In modern business environments, the efficiency of financial and operational processes directly influences performance. Among these, the order-to-cash cycle plays a central role. The use of order-to-cash software allows companies to streamline operations, all the way from order placement to final payments. As a result, they reduce delays and are able to improve cash flow visibility.
Understanding the Order-to-Cash Process
The order-to-cash (O2C) process refers to the end-to-end sequence. It begins when a customer places an order and ends when the payment is received and recorded. Some steps included in the process are order management, credit checks, order fulfillment, invoicing, payment collection, and reconciliation.

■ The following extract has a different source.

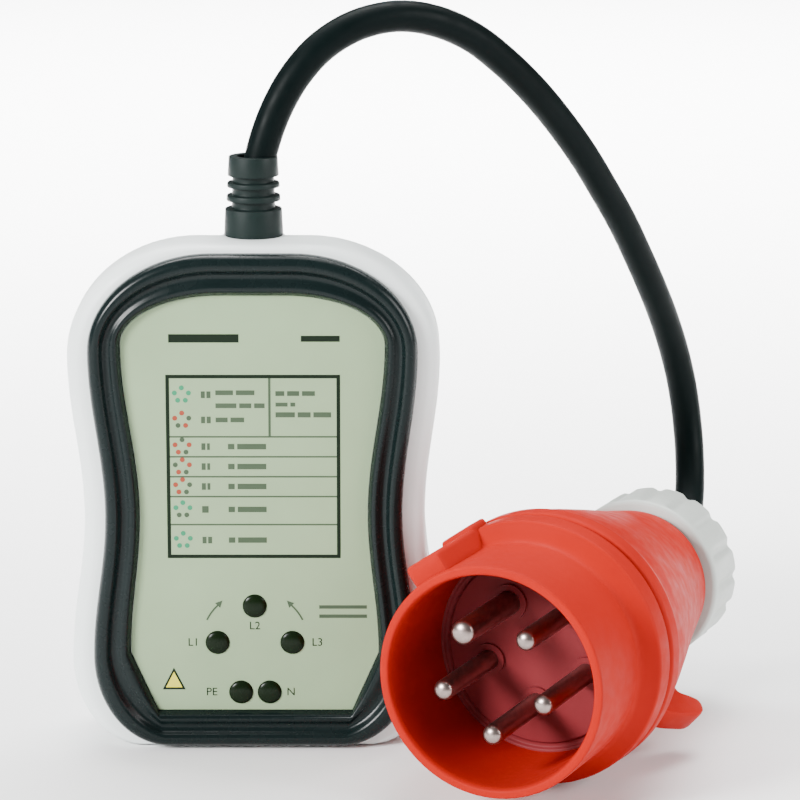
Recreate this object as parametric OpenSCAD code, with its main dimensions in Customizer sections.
// Three-phase outlet tester: a handheld indicator box joined by a short stiff lead
// to a five-pin industrial plug. The box stands on its bottom edge with its face
// towards -Y. The origin is under the middle of the box, on the surface it stands on.

/* [Tester case] */
// Depth of the case from the front of the trim ring to the back label
case_depth = 36; // [34:1:40]
// Height of the case without the bend relief
case_height = 129; // [128:1:131]
// Half-width of the lower bulge
half_low = 46.3; // [44:0.1:48]
// Half-width of the waist
half_waist = 42.8; // [41:0.1:44]
// Half-width of the upper bulge
half_high = 46.5; // [45:0.1:48]
// Wall thickness of both shells
wall = 2.5; // [2:0.1:3]
// How far the trim ring stands in front of the case
ring_height = 4; // [3:0.5:4]

/* [Indicator lamps] */
// Radius of a lamp lens
lamp_r = 3; // [2.5:0.1:3.2]
// Radial gap between a lens and its hole
lamp_gap = 0.05; // [0.02:0.01:0.1]
// Height of the top lamp
lamp_top_z = 37; // [36:0.5:40]
// Height of the two middle lamps
lamp_mid_z = 27.5; // [26:0.5:29]
// Height of the two bottom lamps
lamp_low_z = 14.5; // [14:0.5:16]
// Half-distance between the two middle lamps
lamp_mid_x = 9.4; // [9:0.1:10]
// Half-distance between the two bottom lamps
lamp_low_x = 3.6; // [3.5:0.1:4]

/* [Lead] */
// Diameter of the lead
cable_d = 8; // [7.8:0.1:8]
// Length of the bend relief outside the case
relief_len = 20; // [20:0.5:21]

/* [Plug] */
// Outside diameter of the shroud round the pins
shroud_d = 57; // [56.5:0.1:57.5]
// Inside diameter of the shroud
mouth_d = 52; // [51.5:0.1:52.5]
// Depth from the mouth to the contact carrier
mouth_depth = 31.5; // [31:0.5:32]
// Radius of the collar that the plug rests on
collar_r = 33.4; // [33:0.1:33.5]
// Diameter of the circle that the pins stand on
pin_circle_d = 27; // [26.5:0.1:27.5]
// Diameter of a phase or neutral pin
pin_d = 5; // [4.9:0.1:5]
// Diameter of the earth pin
earth_pin_d = 6; // [5.9:0.1:6]
// Distance from the mouth to the rear end of the gland nut
plug_len = 122; // [120:0.5:124]
// Radius of the gland nut over its grips
nut_r = 21.5; // [21:0.1:22]

/* [Hidden] */

$fn = 48;
// Overshoot of a cutting tool past the face that it cuts
cut = 1;
// Clearance between two fixed pieces
gap = 0.1;
// Clearance round a screw
screw_gap = 0.2;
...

Each stage involves coordination between departments such as sales and logistics. Inefficiencies at any point can lead to delayed payments, customer dissatisfaction, or revenue leakage. That’s where order-to-cash software comes in. With this tool, companies are able to reduce operational costs while improving customer satisfaction.
Key Components That Drive Efficiency
Several elements determine the effectiveness of an order-to-cash cycle. Automation is one of the most significant. Manual processes often lead to errors and slow turnaround times. In contrast, automated systems can accelerate invoice generation, reduce discrepancies, and improve tracking.
Another critical factor is data accuracy. Inconsistent or incomplete data can disrupt the entire cycle, particularly during billing and collections. Centralized systems help ensure that all stakeholders access the same information in real time.
Risk management also plays a role. Credit assessments and payment tracking reduce the likelihood of bad debt. Research from PwC indicates that businesses with structured credit management policies experience up to 25% fewer payment defaults.
Why Order-to-Cash Matters for Business Growth
A well-optimized O2C process directly supports financial stability and scalability. Faster invoice processing and shorter payment cycles improve liquidity. This allows companies to reinvest funds into operations, innovation, or expansion initiatives.
Moreover, improved transparency enhances decision-making. When financial data is updated in real time, leaders can identify trends, anticipate risks, and allocate resources more effectively. This level of insight becomes particularly valuable in competitive XXX markets where timing and responsiveness influence outcomes.
Customer experience also benefits from an efficient O2C system. Accurate billing, timely delivery, and clear communication build trust and encourage repeat business. According to McKinsey, companies that prioritize customer-centric processes report revenue growth rates up to two times higher than their peers.
The Role of Technology in Modern O2C Systems
Digital transformation has reshaped how businesses manage their order-to-cash cycles. Cloud-based platforms, artificial intelligence (AI), and predictive analytics enable more precise forecasting and automation. These technologies reduce manual intervention and enhance accuracy across the process.
For example, AI-driven tools can predict payment delays based on historical behavior, allowing finance teams to act proactively. Similarly, integrated dashboards provide real-time performance indicators. These help organizations monitor key metrics such as days sales outstanding (DSO) as they make decisions.
The adoption of advanced tools is increasing. Accenture estimates that up to 80% of the finance department’s work could be automated. Similarly, a 2024 Duke University report found that over 60% of large enterprises have implemented some form of automation. This percentage is expected to go up over the coming years as companies shift towards data-driven financial management.
Conclusion
The order-to-cash process represents more than a routine operational function. It is a strategic lever that influences cash flow, customer relationships, and overall business performance. By optimizing each stage and leveraging technology, companies can reduce inefficiencies and support sustainable growth.
In addition, organizations that continuously monitor and refine their O2C workflows tend to achieve stronger financial resilience over time. Regular performance analysis, supported by reliable data, enables early identification of bottlenecks and emerging risks. This proactive approach strengthens internal controls. As regulatory environments evolve and customer expectations increase, maintaining a structured and adaptable order-to-cash framework contributes to long-term operational stability and competitive positioning across industries.